Sorry, I didn't mean to imply read-only operations (I did read the
hint bits information a while back though). What I meant was that
while I was constantly generating the insert/delete/update activity, I
was selecting the bg writer stats with only a second or two in
between. The intent was to convey that the count of backend written
pages was systematically and constantly (as in a few hundreds per
handful of seconds) increasing, in spite of no long running vacuum and
the buffer cache not being close to full.

> > On this topic btw, was it considered to allow the administrator to
> > specify a fixed-size margin to use when applying the JIT policy?
> 
> Right now, there's no way to know exactly what's in the buffer cache 
> without scanning the individual buffers, which requires locking their 
> headers so you can see them consistently.  No one process can get the big 
> picture without doing something intrusive like that, and on a busy system 
> the overhead of collecting more data to know how exactly far ahead the 
> cleaning is can drag down overall performance.  A lot can happen while the 
> background writer is sleeping.

Understood.

> One next-generation design which has been sketched out but not even 
> prototyped would take cleaned buffers and add them to the internal list of 
> buffers that are free, which right now is usually empty on the theory that 
> cached data is always more useful than a reserved buffer.  If you 
> developed a reasonable model for how many buffers you needed and padded 
> that appropriately, that's the easiest way (given the rest of the buffer 
> manager code) to get close to ensuring there aren't any backend writes. 
> Because you've got the OS buffering writes anyway in most cases, it's hard 
> to pin down whether that actually improved worst-case latency though. And 
> moving in that direction always seems to reduce average throughput even in 
> write-heavy benchmarks.

Ok.

> The important thing to remember is that the underlying OS has its own read 
> and write caching mechanisms here, and unless the PostgreSQL ones are 
> measurably better than those you might as well let the OS manage the 
> problem instead.

The problem though is that though the OS may be good in the common
cases it is designed for, it can have specific features that are
directly counter-productive if your goals do not line up with that of
the commonly designed-for use case (in particular, if you care about
latency a lot and not necessarily about absolute max throughput).

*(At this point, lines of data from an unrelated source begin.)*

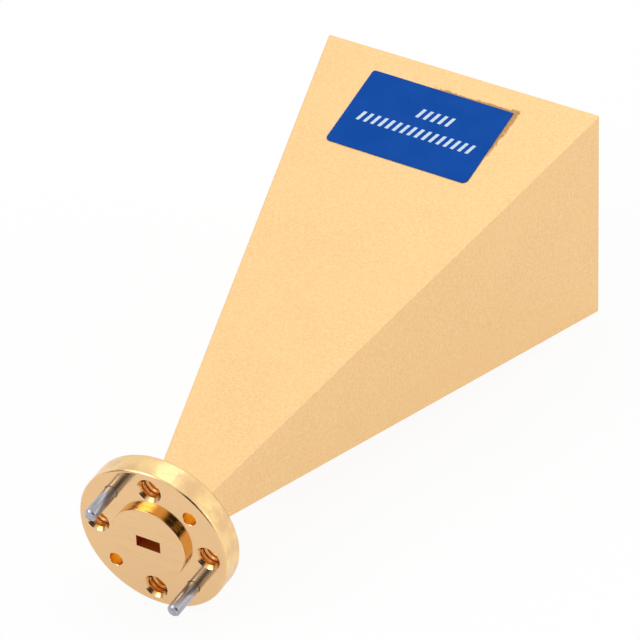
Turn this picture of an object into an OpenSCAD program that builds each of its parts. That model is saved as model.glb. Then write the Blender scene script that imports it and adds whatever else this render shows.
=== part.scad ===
// Pyramidal horn antenna with a round cover flange.
// The origin is the middle of the waveguide port, on the mating face of the boss.
// +Y runs along the axis from the port to the mouth, +X across the wide walls, +Z up.

/* [Waveguide] */
// Inside width of the waveguide
guide_w = 3.1; // [2.4:0.05:3.4]
// Inside height of the waveguide
guide_h = 1.55; // [1.2:0.05:2]
// Thickness of the horn's walls, measured square to the axis
wall = 1.016; // [0.7:0.05:1.1]

/* [Horn] */
// Outside width of the mouth
mouth_w = 36.6; // [30:0.5:44]
// Outside height of the mouth
mouth_h = 30; // [24:0.5:38]
// Length of the flare, from the back of the flange to the mouth
flare_len = 71.6; // [55:1:90]
// Length of the straight tail that seats in the flange
tail_len = 2.2; // [1.5:0.1:2.8]
// Width of the flat along each eased outside ridge
ridge_flat = 0.2; // [0.05:0.05:0.6]
// Size of the easing round the outside of the mouth
mouth_ease = 0.12; // [0.05:0.05:0.4]

/* [Flange] */
// Outside diameter of the flange
flange_d = 19.05; // [18.4:0.1:24]
// Thickness of the flange without its boss
flange_t = 3.175; // [3:0.1:6]
// Diameter of the boss that carries the mating face
boss_d = 9.525; // [8.4:0.1:10]
// Height of the boss above the flange's front face
boss_h = 0.9; // [0.4:0.1:1.5]
// Rounding of the flange's two rim edges
rim_r = 0.2; // [0.05:0.05:0.5]
// Easing round the edge of the mating face
boss_ease = 0.06; // [0.02:0.01:0.2]
// Solder gap all round the tail in its socket
solder_gap = 0.04; // [0.02:0.01:0.1]

/* [Holes and pins] */
// Diameter of the circle that holes and pins lie on
bolt_circle_d = 14.2875; // [13.6:0.1:14.8]
// Full diameter of the screw thread in the tapped holes
thread_d = 2.845; // [2:0.05:3]
// Diameter of the countersink at each end of a tapped hole
countersink_d = 3.1; // [3.05:0.05:3.4]
// Diameter of the alignment holes
align_hole_d = 1.7; // [1.65:0.05:2.2]
// Easing of the alignment holes' edges
align_ease = 0.04; // [0.02:0.01:0.1]
// Diameter of the dowel pins
pin_d = 1.562; // [1.2:0.05:1.6]
// Length that a dowel pin stands out of the flange's front face
pin_out = 4.64; // [2:0.1:6]
// Length of a dowel pin inside the flange
pin_in = 3.1; // [2:0.1:3.1]
// Size of the bevel on a dowel pin's ends
pin_bevel = 0.2; // [0.05:0.05:0.4]
// Gap between a dowel pin and the wall of its hole
pin_gap = 0.01; // [0.005:0.005:0.02]
// Width of the bevel round the mouth of a dowel pin's hole
pin_hole_bevel = 0.08; // [0.04:0.02:0.2]
// Narrowing of a dowel pin's seated length, on the radius, so that it starts in its hole
pin_lead = 0.02; // [0.01:0.01:0.1]

/* [Label] */
// Length of the label across the horn
label_w = 19; // [10:0.5:22]
// Width of the label along the horn
label_l = 12.3; // [8:0.1:16]
// Thickness of the label
label_t = 0.1; // [0.05:0.05:0.3]
// Corner radius of the label
label_r = 0.5; // [0.1:0.1:2]
// Distance from the mouth to the label's edge
label_to_mouth = 3.5; // [1:0.5:20]
// Sideways distance from the horn's centre line to the label's middle
label_shift = -0.87; // [-2:0.1:2]
// Turn of the label on its face
label_turn = -0.4; // [-3:0.1:3]

/* [Hidden] */
$fn = 96;
over = 0.5; // extra length that a cut runs past a face
arc_steps = 6; // straight steps in a quarter of a rim edge's rounding
screw_angles = [0, 90, 180, 270];
align_angles = [45, 225];
upper_pin_angle = 135;
lower_pin_angle = -45;

tail_w = guide_w + 2 * wall;
tail_h = guide_h + 2 * wall;
front_y = boss_h; // front face of the flange, round the boss
back_y = front_y + flange_t; // back face of the flange, where the flare starts
mouth_y = back_y + flare_len;
tail_y = back_y - tail_len; // front end of the tail, on the socket's floor
side_slope = (mouth_w - tail_w) / 2 / flare_len;
top_slope = (mouth_h - tail_h) / 2 / flare_len;

// Turns a shape made about +Z to lie about +Y.
module along_axis() {
    rotate([-90, 0, 0]) children();
}

// Places a shape on the bolt circle, at an angle from +X towards +Z.
module on_bolt_circle(angle) {
    r = bolt_circle_d / 2;
    translate([r * cos(angle), 0, r * sin(angle)]) children();
}

// Outline of a symmetric taper from half width a at y0 to half width b at y1,
// with its far corners eased by e.
function taper(a, b, y0, y1, e) =
    let (lip = b - e * (b - a) / (y1 - y0))
    [[y0, -a], [y1 - e, -lip], [y1, e - b], [y1, b - e], [y1 - e, lip], [y0, a]];

// Four-sided horn space: the part that a plan taper and a side taper share.
// inset moves all four walls in, and past carries them on beyond the mouth.
module pyramid(inset, past, ease) {
    half_w = mouth_w / 2 - inset + past * side_slope;
    half_h = mouth_h / 2 - inset + past * top_slope;
    far_y = mouth_y + past;
    intersection() {
        rotate([0, 0, 90]) mirror([0, 1, 0])
            linear_extrude(height = 2 * mouth_h, center = true)
                polygon(taper(tail_w / 2 - inset, half_w, back_y, far_y, ease));
        rotate([90, 0, 90])
            linear_extrude(height = 2 * mouth_w, center = true)
                polygon(taper(tail_h / 2 - inset, half_h, back_y, far_y, ease));
    }
}

// Straight rectangular bar along the axis.
module bar(w, h, from_y, to_y) {
    translate([-w / 2, from_y, -h / 2]) cube([w, to_y - from_y, h]);
}

// Block that takes the sharp edge off the ridge between the top and the +X wall.
module ridge_cut() {
    size = flare_len + mouth_w;
    lean = atan((side_slope + top_slope) / sqrt(2));
    translate([tail_w / 2, back_y, tail_h / 2])
        rotate([0, 45, 0]) rotate([lean, 0, 0])
            translate([-size / 2, -size / 2, -ridge_flat / 2])
                cube([size, 2 * size, size]);
}

module horn_flare() color([0.96, 0.83, 0.58]) {
    difference() {
        union() {
            pyramid(0, 0, mouth_ease);
            bar(tail_w, tail_h, tail_y, back_y + over);
        }
        pyramid(wall, over, 0);
        bar(guide_w, guide_h, tail_y - over, back_y + over);
        for (side = [0, 1], face = [0, 1])
            mirror([side, 0, 0]) mirror([0, 0, face]) ridge_cut();
    }
}

// Round outline of the flange, as radius and distance behind the front face.
function rim_round(mid_y, from_angle) = [
    for (i = [0 : arc_steps])
        let (a = from_angle + 90 * i / arc_steps)
            [flange_d / 2 - rim_r + rim_r * cos(a), mid_y + rim_r * sin(a)]
];

module flange_blank() {
    along_axis() rotate_extrude() polygon(concat(
        [[0, 0], [boss_d / 2 - boss_ease, 0], [boss_d / 2, boss_ease], [boss_d / 2, front_y]],
        rim_round(front_y + rim_r, -90),
        rim_round(back_y - rim_r, 0),
        [[0, back_y]]
    ));
}

// Cutter for a round hole through the flange, with a 45 degree bevel at the
// front and, where both is set, at the back.
module through_hole(d, bevel, both = true) {
    r = d / 2;
    along_axis() {
        translate([0, 0, front_y - over]) cylinder(r = r, h = flange_t + 2 * over);
        translate([0, 0, front_y - over])
            cylinder(r1 = r + bevel + over, r2 = r, h = bevel + over);
        if (both) translate([0, 0, back_y - bevel])
            cylinder(r1 = r, r2 = r + bevel + over, h = bevel + over);
    }
}

module flange() color([0.91, 0.75, 0.55]) {
    difference() {
        flange_blank();
        bar(guide_w, guide_h, -over, back_y);
        bar(tail_w + 2 * solder_gap, tail_h + 2 * solder_gap, tail_y, back_y + over);
        for (a = screw_angles)
            on_bolt_circle(a) through_hole(thread_d, (countersink_d - thread_d) / 2);
        for (a = align_angles)
            on_bolt_circle(a) through_hole(align_hole_d, align_ease);
        for (a = [upper_pin_angle, lower_pin_angle])
            on_bolt_circle(a) through_hole(pin_d + 2 * pin_gap, pin_hole_bevel, false);
    }
}

// Dowel pin, bevelled at both ends. It is straight where it stands out of the
// flange's front face, and narrows slightly over the length inside the flange.
module dowel_pin(angle) color([0.72, 0.72, 0.75]) {
    r = pin_d / 2;
    end_r = r - pin_lead;
    on_bolt_circle(angle) along_axis() translate([0, 0, front_y]) rotate_extrude()
        polygon([
            [0, -pin_out], [r - pin_bevel, -pin_out], [r, pin_bevel - pin_out], [r, 0],
            [end_r, pin_in - pin_bevel], [end_r - pin_bevel, pin_in], [0, pin_in]
        ]);
}

module dowel_pin_upper() {
    dowel_pin(upper_pin_angle);
}

module dowel_pin_lower() {
    dowel_pin(lower_pin_angle);
}

// Rectangle with round corners, centred on the origin.
module round_rectangle(w, l, r) {
    square([w - 2 * r, l], center = true);
    square([w, l - 2 * r], center = true);
    for (x = [-1, 1], y = [-1, 1])
        translate([x * (w / 2 - r), y * (l / 2 - r)]) circle(r = r);
}

// The label lies on the sloping top wall, just behind the mouth.
module label() color([0.1, 0.31, 0.67]) {
    translate([label_shift, mouth_y, mouth_h / 2]) rotate([atan(top_slope), 0, 0])
        translate([0, -label_to_mouth - label_l / 2, 0]) rotate([0, 0, label_turn])
            linear_extrude(height = label_t) round_rectangle(label_w, label_l, label_r);
}

horn_flare();
flange();
dowel_pin_upper();
dowel_pin_lower();
label();
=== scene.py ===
# %% [markdown]
# # A small gilded horn antenna
#
# The object is a hollow four-sided horn of thin metal, 75 mm long, that is
# soldered into a small round flange. Two steel dowel pins stand out of the
# flange, four tapped holes take the clamping screws, and a blue film label
# lies on the top of the horn.
#
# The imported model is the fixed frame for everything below. Every size and
# place is read from it, so the looks can't drift away from the solids.

# %% Load the frame and read the sizes
from math import asin, atan, atan2, cos, degrees, pi, radians, sin, sqrt

import bmesh
import bpy
from mathutils import Matrix, Vector


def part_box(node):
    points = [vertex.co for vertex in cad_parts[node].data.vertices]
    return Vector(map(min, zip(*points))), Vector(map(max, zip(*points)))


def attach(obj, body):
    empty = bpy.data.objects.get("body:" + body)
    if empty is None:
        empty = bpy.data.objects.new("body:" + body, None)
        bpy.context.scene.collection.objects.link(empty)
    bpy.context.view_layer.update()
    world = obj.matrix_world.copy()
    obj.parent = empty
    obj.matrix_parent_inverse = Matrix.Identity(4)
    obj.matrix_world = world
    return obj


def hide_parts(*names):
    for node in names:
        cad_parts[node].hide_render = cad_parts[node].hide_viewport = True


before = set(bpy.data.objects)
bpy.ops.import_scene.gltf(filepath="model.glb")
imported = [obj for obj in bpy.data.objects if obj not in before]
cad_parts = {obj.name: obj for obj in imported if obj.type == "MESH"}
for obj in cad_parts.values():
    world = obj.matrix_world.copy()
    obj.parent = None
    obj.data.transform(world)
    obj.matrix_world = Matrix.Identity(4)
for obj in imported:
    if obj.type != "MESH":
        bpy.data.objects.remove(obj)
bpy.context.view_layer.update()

MM = 0.001

flange_low, flange_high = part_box("flange")
horn_low, horn_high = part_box("horn_flare")
pin_low, pin_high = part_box("dowel_pin_upper")
label_low, label_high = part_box("label")

print("horn", [round(x / MM, 2) for x in horn_high - horn_low])
print("flange", [round(x / MM, 2) for x in flange_high - flange_low])

# %% [markdown]
# The solids give the large sizes. A few small ones, such as the height of the
# boss and the thread, are known from the flange's standard pattern, and are
# written down once here, in metres.

# %% Sizes of the flange and its holes
FLANGE_R = flange_high.x
BACK_Y = flange_high.y
BOSS_R = 4.7625 * MM
FRONT_Y = 0.9 * MM
RIM_ROUND = 0.3 * MM
BOSS_ROUND = 0.13 * MM
PORT_W, PORT_H = 3.1 * MM, 1.55 * MM
WALL = 1.016 * MM
SOLDER = 0.08 * MM  # the two gaps beside the horn's tail
SOCKET_W = PORT_W + 2 * WALL + SOLDER
SOCKET_H = PORT_H + 2 * WALL + SOLDER
SOCKET_Y = horn_low.y
BOLT_R = 14.2875 / 2 * MM
THREAD_R, CREST_R = 1.4225 * MM, 1.19 * MM
PITCH = 0.635 * MM
THREAD_START = FRONT_Y + 0.22 * MM
COUNTERSINK_R = 1.55 * MM
ALIGN_R, ALIGN_BEVEL = 0.85 * MM, 0.04 * MM
PIN_R, PIN_GAP, PIN_HOLE_BEVEL = 0.781 * MM, 0.01 * MM, 0.08 * MM
SCREW_ANGLES = (0, 90, 180, 270)
ALIGN_ANGLES = (45, 225)
PIN_ANGLES = {"dowel_pin_upper": 135, "dowel_pin_lower": -45}

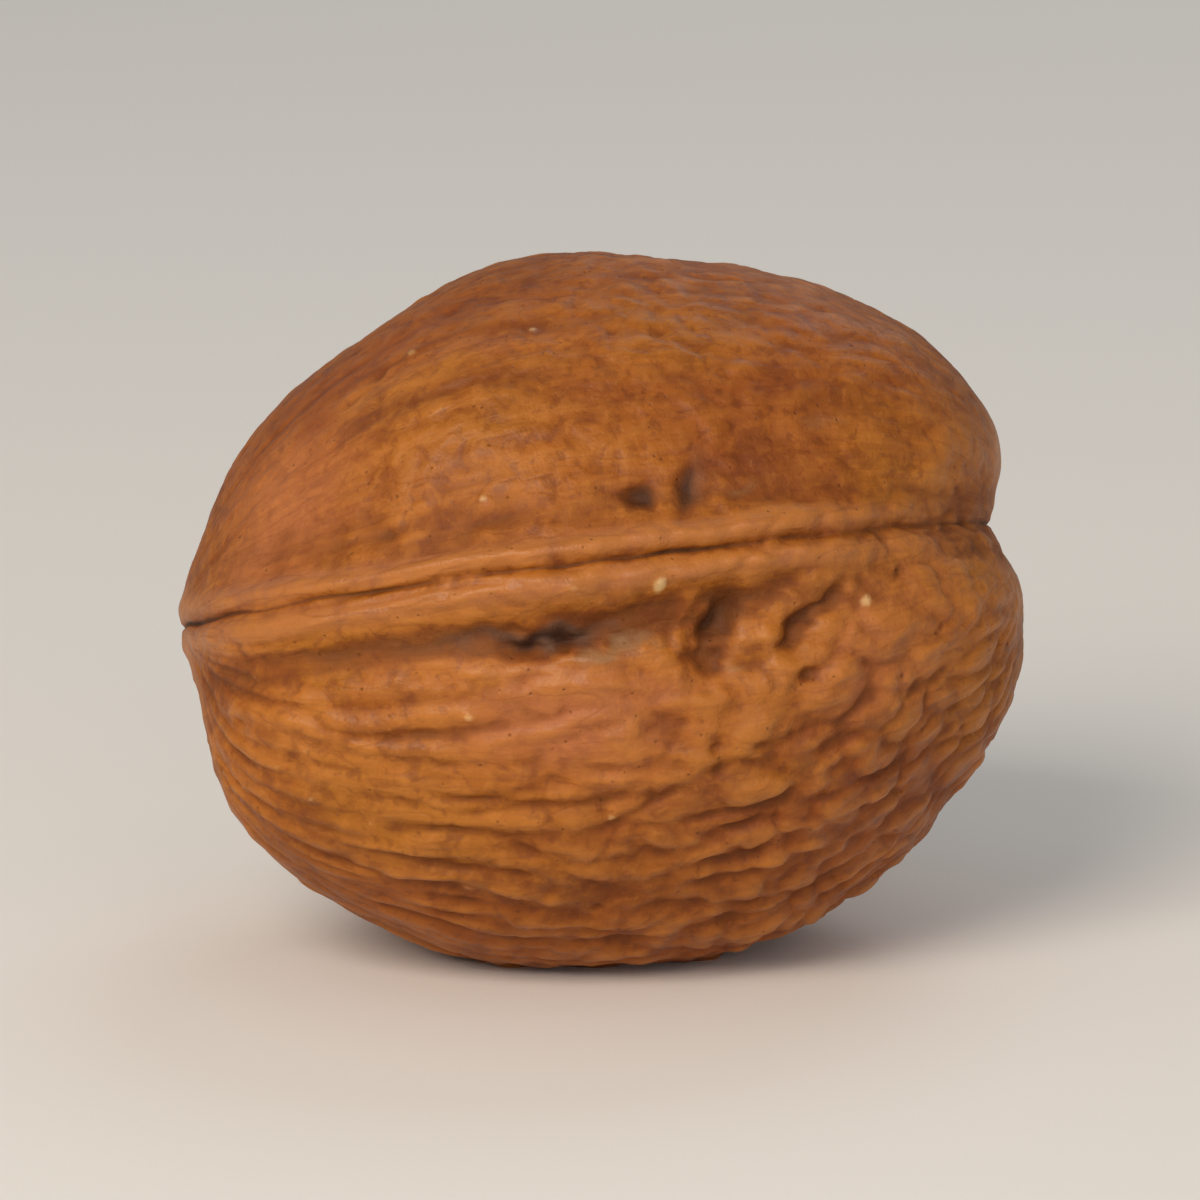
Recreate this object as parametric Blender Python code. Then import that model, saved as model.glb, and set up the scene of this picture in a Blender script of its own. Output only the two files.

For example, in Linux up until recently if not still, there is the
1024 per-inode buffer limit that limited the number of buffers written
as a result of expiry, which means that when PostgreSQL does its
fsync(), you may end up having a lot more to write out than what would
have been the case if the centisecs_expiry had been enforced,
regardless of whether PostgreSQL was tuned to write dirty pages out
sufficiently aggressively. If the amount built up exceeds the capacity
of the RAID controller cache...

I had a case where I suspect this was exaserbating the
situation. Manually doing a 'sync' on the system every few seconds
noticably helped (the theory being, because it forced page write-outs
to happen earlier and in smaller storms).

>  It's easy to demonstrate that's happening when you give 
> a decent amount of memory to shared_buffers, it's much harder to prove 
> that's the case for an improved write scheduling algorithm.  Stepping back 
> a bit, you might even consider that one reason PostgreSQL has grown as 
> well as it has in scalability is exactly because it's been riding 
> improvements the underlying OS in many of these cases, rather than trying 
> to do all the I/O scheduling itself.

Sure. In this case with the backend writes, I am nore interesting in
understanding better what is happening and having better indications
of when backends block on I/O, than necessarily having a proven
improvement in throughput or latency. It makes it easier to reason
about what is happening when you *do* have a measured performance
problem.

Thanks for all the insightful information.